start

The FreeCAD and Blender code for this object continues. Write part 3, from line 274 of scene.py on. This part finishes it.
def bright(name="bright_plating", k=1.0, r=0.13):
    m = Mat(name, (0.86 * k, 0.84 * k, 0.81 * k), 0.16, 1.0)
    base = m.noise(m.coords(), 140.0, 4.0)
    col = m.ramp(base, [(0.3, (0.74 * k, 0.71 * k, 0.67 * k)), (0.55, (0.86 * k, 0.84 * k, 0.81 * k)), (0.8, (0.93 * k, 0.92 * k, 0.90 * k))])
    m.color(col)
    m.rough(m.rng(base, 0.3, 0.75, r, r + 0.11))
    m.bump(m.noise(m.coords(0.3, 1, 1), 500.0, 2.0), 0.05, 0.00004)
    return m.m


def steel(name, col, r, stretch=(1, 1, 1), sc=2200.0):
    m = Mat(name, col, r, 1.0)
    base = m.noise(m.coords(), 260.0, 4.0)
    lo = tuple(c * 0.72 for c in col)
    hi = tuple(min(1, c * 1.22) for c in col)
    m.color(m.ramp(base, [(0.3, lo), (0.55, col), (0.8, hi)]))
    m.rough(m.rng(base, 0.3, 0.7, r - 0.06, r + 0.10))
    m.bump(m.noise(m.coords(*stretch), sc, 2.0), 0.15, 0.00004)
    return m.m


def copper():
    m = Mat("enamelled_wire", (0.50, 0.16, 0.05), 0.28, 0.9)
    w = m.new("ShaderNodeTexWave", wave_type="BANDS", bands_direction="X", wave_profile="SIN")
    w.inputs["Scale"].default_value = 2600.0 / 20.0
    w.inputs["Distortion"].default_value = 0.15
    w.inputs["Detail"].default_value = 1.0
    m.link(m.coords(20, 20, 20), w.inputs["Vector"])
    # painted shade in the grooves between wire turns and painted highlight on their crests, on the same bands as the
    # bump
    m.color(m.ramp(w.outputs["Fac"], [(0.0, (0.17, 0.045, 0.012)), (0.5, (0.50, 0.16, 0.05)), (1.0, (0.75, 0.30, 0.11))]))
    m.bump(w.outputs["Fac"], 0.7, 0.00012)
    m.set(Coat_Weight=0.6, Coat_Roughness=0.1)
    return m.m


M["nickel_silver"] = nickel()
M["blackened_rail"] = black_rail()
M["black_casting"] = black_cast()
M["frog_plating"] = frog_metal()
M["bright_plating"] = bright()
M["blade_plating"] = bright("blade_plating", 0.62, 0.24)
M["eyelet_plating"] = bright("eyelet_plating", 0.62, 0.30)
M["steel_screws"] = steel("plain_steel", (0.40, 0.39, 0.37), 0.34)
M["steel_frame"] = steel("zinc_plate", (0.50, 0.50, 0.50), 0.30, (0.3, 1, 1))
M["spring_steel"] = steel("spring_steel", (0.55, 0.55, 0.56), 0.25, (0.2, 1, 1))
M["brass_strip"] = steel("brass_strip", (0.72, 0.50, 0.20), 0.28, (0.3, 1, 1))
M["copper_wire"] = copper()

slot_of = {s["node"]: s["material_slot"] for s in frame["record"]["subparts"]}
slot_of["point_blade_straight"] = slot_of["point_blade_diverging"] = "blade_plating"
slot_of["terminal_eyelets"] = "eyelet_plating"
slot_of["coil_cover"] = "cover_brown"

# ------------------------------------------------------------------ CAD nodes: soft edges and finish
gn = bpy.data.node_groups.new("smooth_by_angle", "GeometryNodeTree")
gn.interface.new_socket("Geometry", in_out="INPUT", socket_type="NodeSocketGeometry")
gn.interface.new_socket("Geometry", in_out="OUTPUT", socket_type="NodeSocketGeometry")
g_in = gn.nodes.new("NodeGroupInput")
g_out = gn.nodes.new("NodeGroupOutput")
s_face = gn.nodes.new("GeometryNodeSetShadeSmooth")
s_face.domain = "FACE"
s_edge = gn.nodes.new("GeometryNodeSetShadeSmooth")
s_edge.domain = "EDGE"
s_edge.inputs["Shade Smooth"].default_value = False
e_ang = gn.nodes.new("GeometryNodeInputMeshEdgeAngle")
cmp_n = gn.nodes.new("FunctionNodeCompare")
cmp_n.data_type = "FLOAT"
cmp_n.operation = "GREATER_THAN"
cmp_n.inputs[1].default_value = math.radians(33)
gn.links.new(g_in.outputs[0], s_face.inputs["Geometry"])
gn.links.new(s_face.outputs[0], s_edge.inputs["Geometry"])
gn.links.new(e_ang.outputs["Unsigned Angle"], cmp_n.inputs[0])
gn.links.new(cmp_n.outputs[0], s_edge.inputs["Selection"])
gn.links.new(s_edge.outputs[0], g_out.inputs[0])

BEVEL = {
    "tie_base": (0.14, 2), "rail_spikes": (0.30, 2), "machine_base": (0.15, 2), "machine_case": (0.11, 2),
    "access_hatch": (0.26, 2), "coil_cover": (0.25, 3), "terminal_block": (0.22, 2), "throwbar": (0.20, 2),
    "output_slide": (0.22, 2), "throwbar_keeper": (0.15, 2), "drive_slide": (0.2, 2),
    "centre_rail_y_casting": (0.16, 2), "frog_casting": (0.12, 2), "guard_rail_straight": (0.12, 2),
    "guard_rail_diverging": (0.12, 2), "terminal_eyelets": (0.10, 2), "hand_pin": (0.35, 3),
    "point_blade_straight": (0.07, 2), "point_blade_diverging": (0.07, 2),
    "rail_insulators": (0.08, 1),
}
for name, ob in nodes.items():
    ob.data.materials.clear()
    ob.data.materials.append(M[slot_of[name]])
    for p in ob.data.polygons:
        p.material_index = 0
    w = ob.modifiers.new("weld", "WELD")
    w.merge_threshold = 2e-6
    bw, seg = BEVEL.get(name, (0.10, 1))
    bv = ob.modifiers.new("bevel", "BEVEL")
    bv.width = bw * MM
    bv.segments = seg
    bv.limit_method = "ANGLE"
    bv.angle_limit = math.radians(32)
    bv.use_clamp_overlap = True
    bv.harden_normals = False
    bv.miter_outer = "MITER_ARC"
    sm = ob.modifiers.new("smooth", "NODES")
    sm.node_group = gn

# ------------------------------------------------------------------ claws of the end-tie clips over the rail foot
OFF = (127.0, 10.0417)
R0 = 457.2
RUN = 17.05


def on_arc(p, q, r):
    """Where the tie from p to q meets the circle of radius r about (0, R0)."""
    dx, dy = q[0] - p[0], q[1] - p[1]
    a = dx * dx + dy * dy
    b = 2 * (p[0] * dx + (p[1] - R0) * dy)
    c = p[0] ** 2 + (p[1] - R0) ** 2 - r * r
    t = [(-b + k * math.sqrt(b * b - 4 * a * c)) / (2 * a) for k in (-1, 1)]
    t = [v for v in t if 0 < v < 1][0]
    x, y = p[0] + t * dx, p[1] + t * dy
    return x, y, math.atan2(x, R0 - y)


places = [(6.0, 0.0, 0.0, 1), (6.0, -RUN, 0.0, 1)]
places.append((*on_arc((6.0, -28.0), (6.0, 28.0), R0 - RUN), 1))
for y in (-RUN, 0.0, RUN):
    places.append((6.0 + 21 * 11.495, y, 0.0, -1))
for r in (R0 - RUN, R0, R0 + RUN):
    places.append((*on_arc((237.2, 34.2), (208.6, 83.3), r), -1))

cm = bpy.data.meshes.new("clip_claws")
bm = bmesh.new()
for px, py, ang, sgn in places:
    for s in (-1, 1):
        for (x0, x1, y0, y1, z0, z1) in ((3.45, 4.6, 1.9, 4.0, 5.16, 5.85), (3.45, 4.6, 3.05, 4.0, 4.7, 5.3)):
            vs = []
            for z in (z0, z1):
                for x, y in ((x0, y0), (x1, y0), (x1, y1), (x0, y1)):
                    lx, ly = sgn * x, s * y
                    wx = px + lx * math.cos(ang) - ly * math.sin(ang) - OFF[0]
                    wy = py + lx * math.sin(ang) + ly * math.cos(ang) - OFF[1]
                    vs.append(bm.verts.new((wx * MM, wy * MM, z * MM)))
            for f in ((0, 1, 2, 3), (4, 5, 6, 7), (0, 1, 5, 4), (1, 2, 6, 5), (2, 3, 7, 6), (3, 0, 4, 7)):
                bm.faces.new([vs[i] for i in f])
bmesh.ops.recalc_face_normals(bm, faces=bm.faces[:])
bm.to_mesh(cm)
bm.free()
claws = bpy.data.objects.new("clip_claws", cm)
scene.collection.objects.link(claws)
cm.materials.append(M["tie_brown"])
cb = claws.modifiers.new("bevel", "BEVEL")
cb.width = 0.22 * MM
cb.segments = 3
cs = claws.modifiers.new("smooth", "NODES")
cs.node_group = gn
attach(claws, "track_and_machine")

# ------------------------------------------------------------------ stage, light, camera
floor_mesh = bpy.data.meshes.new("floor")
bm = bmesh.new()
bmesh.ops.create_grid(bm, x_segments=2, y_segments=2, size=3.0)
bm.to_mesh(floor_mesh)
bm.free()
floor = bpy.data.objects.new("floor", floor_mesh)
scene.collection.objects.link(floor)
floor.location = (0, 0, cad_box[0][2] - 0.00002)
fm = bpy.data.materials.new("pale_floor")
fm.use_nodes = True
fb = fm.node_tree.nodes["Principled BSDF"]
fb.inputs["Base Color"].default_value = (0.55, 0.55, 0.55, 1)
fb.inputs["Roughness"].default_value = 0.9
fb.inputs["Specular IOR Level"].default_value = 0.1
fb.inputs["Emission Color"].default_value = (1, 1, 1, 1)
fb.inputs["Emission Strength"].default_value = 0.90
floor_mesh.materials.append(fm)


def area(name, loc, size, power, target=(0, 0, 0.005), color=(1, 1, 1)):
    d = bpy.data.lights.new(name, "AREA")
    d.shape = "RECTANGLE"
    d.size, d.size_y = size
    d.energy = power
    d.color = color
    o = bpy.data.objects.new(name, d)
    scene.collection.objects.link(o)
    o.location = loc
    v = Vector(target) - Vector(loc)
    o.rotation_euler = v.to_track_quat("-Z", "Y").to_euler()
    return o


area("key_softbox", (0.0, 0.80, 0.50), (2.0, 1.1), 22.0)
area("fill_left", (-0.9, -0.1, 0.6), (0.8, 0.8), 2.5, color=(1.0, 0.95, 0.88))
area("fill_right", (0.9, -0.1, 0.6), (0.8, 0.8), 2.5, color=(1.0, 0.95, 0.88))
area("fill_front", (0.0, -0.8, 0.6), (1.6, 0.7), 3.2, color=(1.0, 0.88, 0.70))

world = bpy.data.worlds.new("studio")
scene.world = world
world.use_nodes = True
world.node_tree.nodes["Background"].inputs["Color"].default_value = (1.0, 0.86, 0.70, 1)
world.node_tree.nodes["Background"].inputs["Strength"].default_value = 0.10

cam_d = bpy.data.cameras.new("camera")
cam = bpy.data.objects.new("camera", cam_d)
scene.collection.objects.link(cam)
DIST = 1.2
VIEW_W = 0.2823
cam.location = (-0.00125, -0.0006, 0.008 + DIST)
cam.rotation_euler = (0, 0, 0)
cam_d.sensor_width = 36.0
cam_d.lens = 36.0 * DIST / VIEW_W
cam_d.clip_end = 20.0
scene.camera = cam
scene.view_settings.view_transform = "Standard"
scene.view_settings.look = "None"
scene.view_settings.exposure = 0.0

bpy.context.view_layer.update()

end

(Given request): Find "from". Copy every line it occurs in.

(Final result):
The FreeCAD and Blender code for this object continues. Write part 3, from line 274 of scene.py on. This part finishes it.
    """Where the tie from p to q meets the circle of radius r about (0, R0)."""